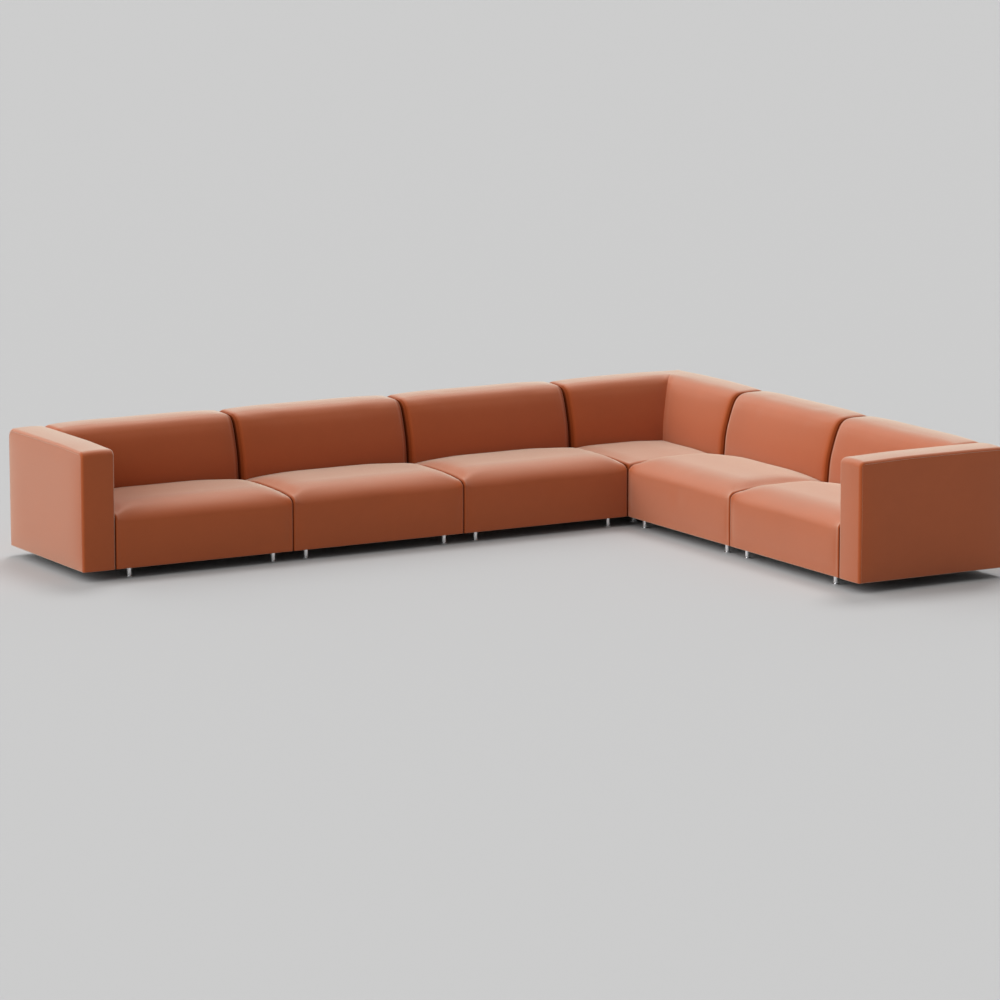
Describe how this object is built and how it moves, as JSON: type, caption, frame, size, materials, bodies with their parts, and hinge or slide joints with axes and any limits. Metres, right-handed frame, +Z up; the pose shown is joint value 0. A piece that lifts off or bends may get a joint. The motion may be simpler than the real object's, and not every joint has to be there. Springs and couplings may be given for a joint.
{
  "type": "modular corner sofa",
  "caption": "L-shaped modular corner sofa: upholstered box seats with crowned tops, leaning upright backs, slab arms at both ends, and short round metal feet.",
  "frame": {"origin": "on the floor, at the middle of the rectangle that the sofa covers", "axes": "+X along the long wing towards the corner, +Y towards the long wing's rear, +Z up"},
  "size_m": [4.27, 3.22, 0.715],
  "materials": {
    "leather": "satin",
    "chrome": "polished",
    "zinc_steel": "satin",
    "timber": "matte",
    "foam": "matte",
    "webbing": "matte",
    "dust_cloth": "matte"
  },
  "bodies": {
    "sofa": {"seat_cover_l1": "leather", "seat_cover_l2": "leather", "seat_cover_l3": "leather", "seat_cover_corner": "leather", "seat_cover_r1": "leather", "seat_cover_r2": "leather", "back_cover_l1": "leather", "back_cover_l2": "leather", "back_cover_l3": "leather", "back_cover_corner_left": "leather", "back_cover_corner_right": "leather", "back_cover_r1": "leather", "back_cover_r2": "leather", "arm_cover_left": "leather", "arm_cover_right": "leather", "seat_frame_l1": "timber", "seat_frame_l2": "timber", "seat_frame_l3": "timber", "seat_frame_corner": "timber", "seat_frame_r1": "timber", "seat_frame_r2": "timber", "back_frames": "timber", "arm_frames": "timber", "seat_foams": "foam", "back_foams": "foam", "arm_foams": "foam", "webbing_straps": "webbing", "dust_covers": "dust_cloth", "foot_inserts": "zinc_steel", "frame_bolts": "zinc_steel", "link_bolts": "zinc_steel"},
    "link_plate_l1_l2": {"link_plate_l1_l2": "zinc_steel"},
    "link_plate_l2_l3": {"link_plate_l2_l3": "zinc_steel"},
    "link_plate_l3_corner": {"link_plate_l3_corner": "zinc_steel"},
    "link_plate_corner_r1": {"link_plate_corner_r1": "zinc_steel"},
    "link_plate_r1_r2": {"link_plate_r1_r2": "zinc_steel"},
    "foot_l1_front_left": {"foot_l1_front_left": "chrome"},
    "foot_l1_front_right": {"foot_l1_front_right": "chrome"},
    "foot_l1_rear_left": {"foot_l1_rear_left": "chrome"},
    "foot_l1_rear_right": {"foot_l1_rear_right": "chrome"},
    "foot_l2_front_left": {"foot_l2_front_left": "chrome"},
    "foot_l2_front_right": {"foot_l2_front_right": "chrome"},
    "foot_l2_rear_left": {"foot_l2_rear_left": "chrome"},
    "foot_l2_rear_right": {"foot_l2_rear_right": "chrome"},
    "foot_l3_front_left": {"foot_l3_front_left": "chrome"},
    "foot_l3_front_right": {"foot_l3_front_right": "chrome"},
    "foot_l3_rear_left": {"foot_l3_rear_left": "chrome"},
    "foot_l3_rear_right": {"foot_l3_rear_right": "chrome"},
    "foot_corner_front_left": {"foot_corner_front_left": "chrome"},
    "foot_corner_front_right": {"foot_corner_front_right": "chrome"},
    "foot_corner_rear_left": {"foot_corner_rear_left": "chrome"},
    "foot_corner_rear_right": {"foot_corner_rear_right": "chrome"},
    "foot_r1_front_left": {"foot_r1_front_left": "chrome"},
    "foot_r1_front_right": {"foot_r1_front_right": "chrome"},
    "foot_r1_rear_left": {"foot_r1_rear_left": "chrome"},
    "foot_r1_rear_right": {"foot_r1_rear_right": "chrome"},
    "foot_r2_front_left": {"foot_r2_front_left": "chrome"},
    "foot_r2_front_right": {"foot_r2_front_right": "chrome"},
    "foot_r2_rear_left": {"foot_r2_rear_left": "chrome"},
    "foot_r2_rear_right": {"foot_r2_rear_right": "chrome"}
  },
  "joints": [
    {"name": "link_plate_l1_l2_swing", "type": "hinge", "parent": "sofa", "child": "link_plate_l1_l2", "pos_m": [-0.921, 1.01, 0.0523], "axis": [0, 0, 1], "range_deg": [0, 90]},
    {"name": "link_plate_l2_l3_swing", "type": "hinge", "parent": "sofa", "child": "link_plate_l2_l3", "pos_m": [0.129, 1.01, 0.0523], "axis": [0, 0, 1], "range_deg": [0, 90]},
    {"name": "link_plate_l3_corner_swing", "type": "hinge", "parent": "sofa", "child": "link_plate_l3_corner", "pos_m": [1.179, 1.01, 0.0523], "axis": [0, 0, 1], "range_deg": [0, 90]},
    {"name": "link_plate_corner_r1_swing", "type": "hinge", "parent": "sofa", "child": "link_plate_corner_r1", "pos_m": [1.535, 0.706, 0.0523], "axis": [0, 0, 1], "range_deg": [0, 90]},
    {"name": "link_plate_r1_r2_swing", "type": "hinge", "parent": "sofa", "child": "link_plate_r1_r2", "pos_m": [1.535, -0.344, 0.0523], "axis": [0, 0, 1], "range_deg": [0, 90]},
    {"name": "foot_l1_front_left_screw", "type": "slide", "parent": "sofa", "child": "foot_l1_front_left", "axis": [0, 0, -1], "range_m": [0, 0.012]},
    {"name": "foot_l1_front_right_screw", "type": "slide", "parent": "sofa", "child": "foot_l1_front_right", "axis": [0, 0, -1], "range_m": [0, 0.012]},
    {"name": "foot_l1_rear_left_screw", "type": "slide", "parent": "sofa", "child": "foot_l1_rear_left", "axis": [0, 0, -1], "range_m": [0, 0.012]},
    {"name": "foot_l1_rear_right_screw", "type": "slide", "parent": "sofa", "child": "foot_l1_rear_right", "axis": [0, 0, -1], "range_m": [0, 0.012]},
    {"name": "foot_l2_front_left_screw", "type": "slide", "parent": "sofa", "child": "foot_l2_front_left", "axis": [0, 0, -1], "range_m": [0, 0.012]},
    {"name": "foot_l2_front_right_screw", "type": "slide", "parent": "sofa", "child": "foot_l2_front_right", "axis": [0, 0, -1], "range_m": [0, 0.012]},
    {"name": "foot_l2_rear_left_screw", "type": "slide", "parent": "sofa", "child": "foot_l2_rear_left", "axis": [0, 0, -1], "range_m": [0, 0.012]},
    {"name": "foot_l2_rear_right_screw", "type": "slide", "parent": "sofa", "child": "foot_l2_rear_right", "axis": [0, 0, -1], "range_m": [0, 0.012]},
    {"name": "foot_l3_front_left_screw", "type": "slide", "parent": "sofa", "child": "foot_l3_front_left", "axis": [0, 0, -1], "range_m": [0, 0.012]},
    {"name": "foot_l3_front_right_screw", "type": "slide", "parent": "sofa", "child": "foot_l3_front_right", "axis": [0, 0, -1], "range_m": [0, 0.012]},
    {"name": "foot_l3_rear_left_screw", "type": "slide", "parent": "sofa", "child": "foot_l3_rear_left", "axis": [0, 0, -1], "range_m": [0, 0.012]},
    {"name": "foot_l3_rear_right_screw", "type": "slide", "parent": "sofa", "child": "foot_l3_rear_right", "axis": [0, 0, -1], "range_m": [0, 0.012]},
    {"name": "foot_corner_front_left_screw", "type": "slide", "parent": "sofa", "child": "foot_corner_front_left", "axis": [0, 0, -1], "range_m": [0, 0.012]},
    {"name": "foot_corner_front_right_screw", "type": "slide", "parent": "sofa", "child": "foot_corner_front_right", "axis": [0, 0, -1], "range_m": [0, 0.012]},
    {"name": "foot_corner_rear_left_screw", "type": "slide", "parent": "sofa", "child": "foot_corner_rear_left", "axis": [0, 0, -1], "range_m": [0, 0.012]},
    {"name": "foot_corner_rear_right_screw", "type": "slide", "parent": "sofa", "child": "foot_corner_rear_right", "axis": [0, 0, -1], "range_m": [0, 0.012]},
    {"name": "foot_r1_front_left_screw", "type": "slide", "parent": "sofa", "child": "foot_r1_front_left", "axis": [0, 0, -1], "range_m": [0, 0.012]},
    {"name": "foot_r1_front_right_screw", "type": "slide", "parent": "sofa", "child": "foot_r1_front_right", "axis": [0, 0, -1], "range_m": [0, 0.012]},
    {"name": "foot_r1_rear_left_screw", "type": "slide", "parent": "sofa", "child": "foot_r1_rear_left", "axis": [0, 0, -1], "range_m": [0, 0.012]},
    {"name": "foot_r1_rear_right_screw", "type": "slide", "parent": "sofa", "child": "foot_r1_rear_right", "axis": [0, 0, -1], "range_m": [0, 0.012]},
    {"name": "foot_r2_front_left_screw", "type": "slide", "parent": "sofa", "child": "foot_r2_front_left", "axis": [0, 0, -1], "range_m": [0, 0.012]},
    {"name": "foot_r2_front_right_screw", "type": "slide", "parent": "sofa", "child": "foot_r2_front_right", "axis": [0, 0, -1], "range_m": [0, 0.012]},
    {"name": "foot_r2_rear_left_screw", "type": "slide", "parent": "sofa", "child": "foot_r2_rear_left", "axis": [0, 0, -1], "range_m": [0, 0.012]},
    {"name": "foot_r2_rear_right_screw", "type": "slide", "parent": "sofa", "child": "foot_r2_rear_right", "axis": [0, 0, -1], "range_m": [0, 0.012]}
  ]
}
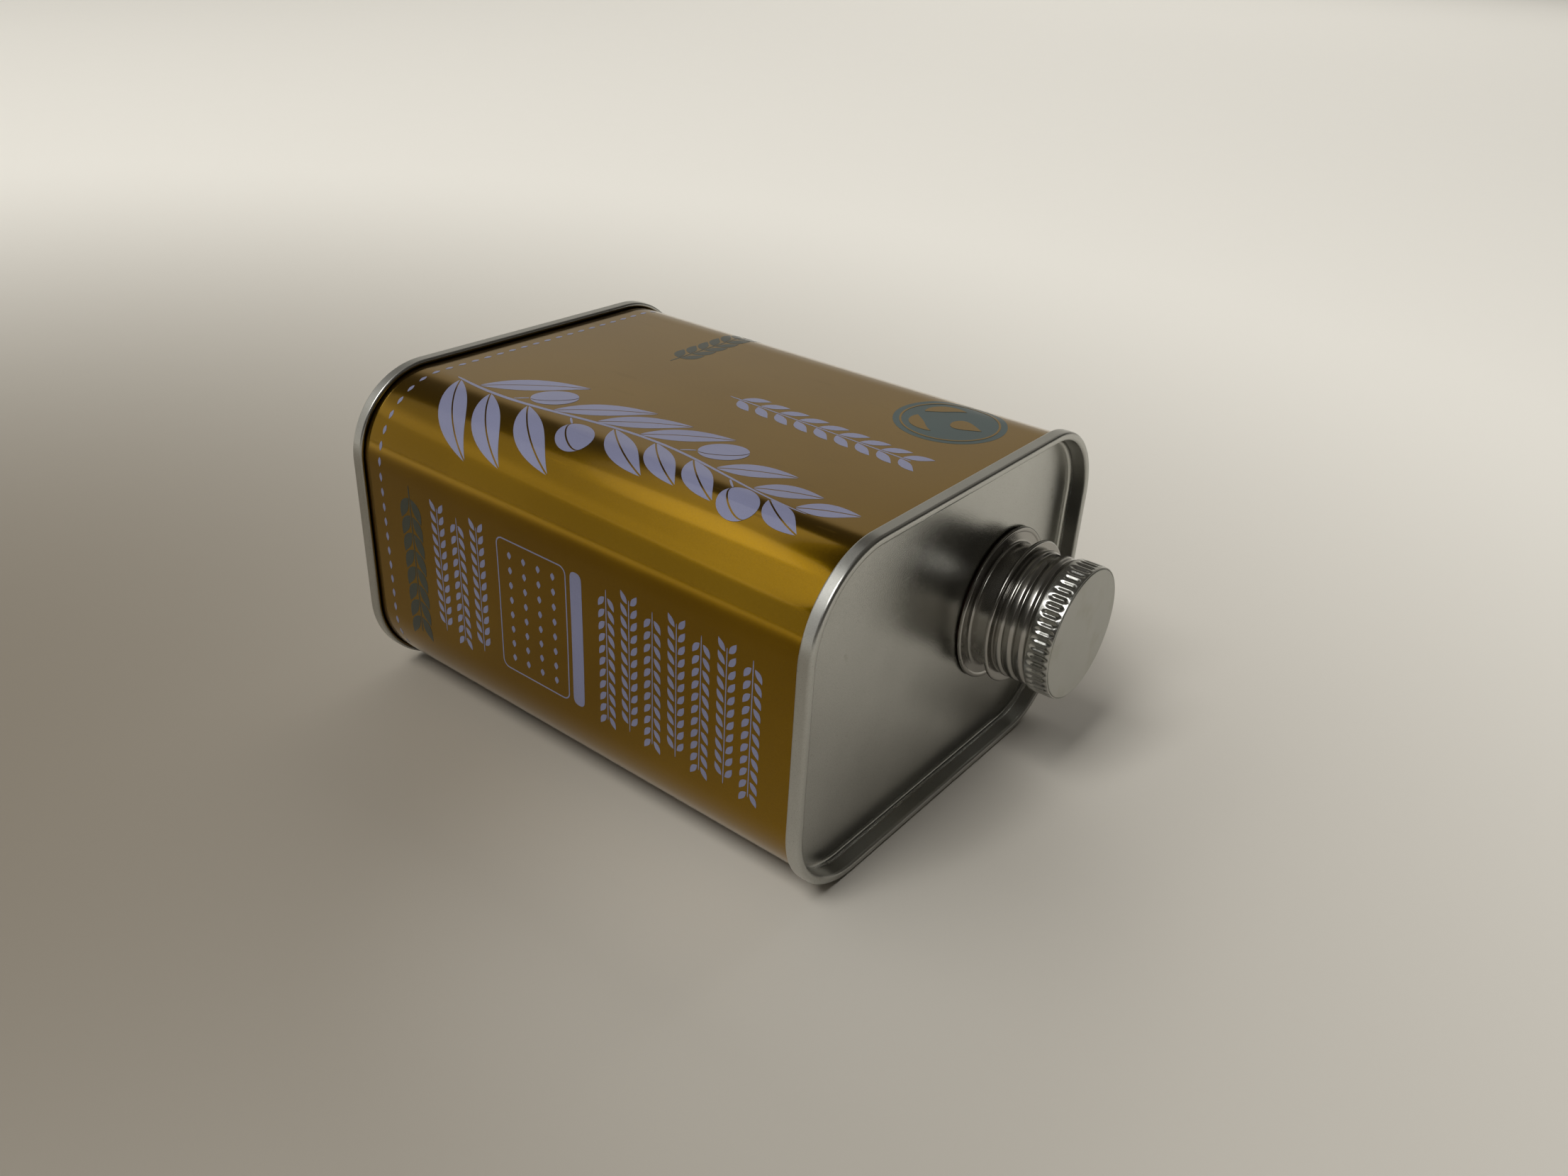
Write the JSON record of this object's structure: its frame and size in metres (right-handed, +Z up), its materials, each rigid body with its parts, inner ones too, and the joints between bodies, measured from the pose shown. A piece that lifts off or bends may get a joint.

-------

*Task goal*
Search the records above for "that". Copy each line where it is found.

*Task result*
Describe how this object is built and how it moves, as JSON: type, caption, frame, size, materials, bodies with their parts, and hinge or slide joints with axes and any limits. Metres, right-handed frame, +Z up; the pose shown is joint value 0. A piece that lifts off or bends may get a joint. The motion may be simpler than the real object's, and not every joint has to be there. Springs and couplings may be given for a joint.
  "frame": {"origin": "on the floor, at the middle of the rectangle that the sofa covers", "axes": "+X along the long wing towards the corner, +Y towards the long wing's rear, +Z up"},
Write the JSON record of this object's structure: its frame and size in metres (right-handed, +Z up), its materials, each rigid body with its parts, inner ones too, and the joints between bodies, measured from the pose shown. A piece that lifts off or bends may get a joint.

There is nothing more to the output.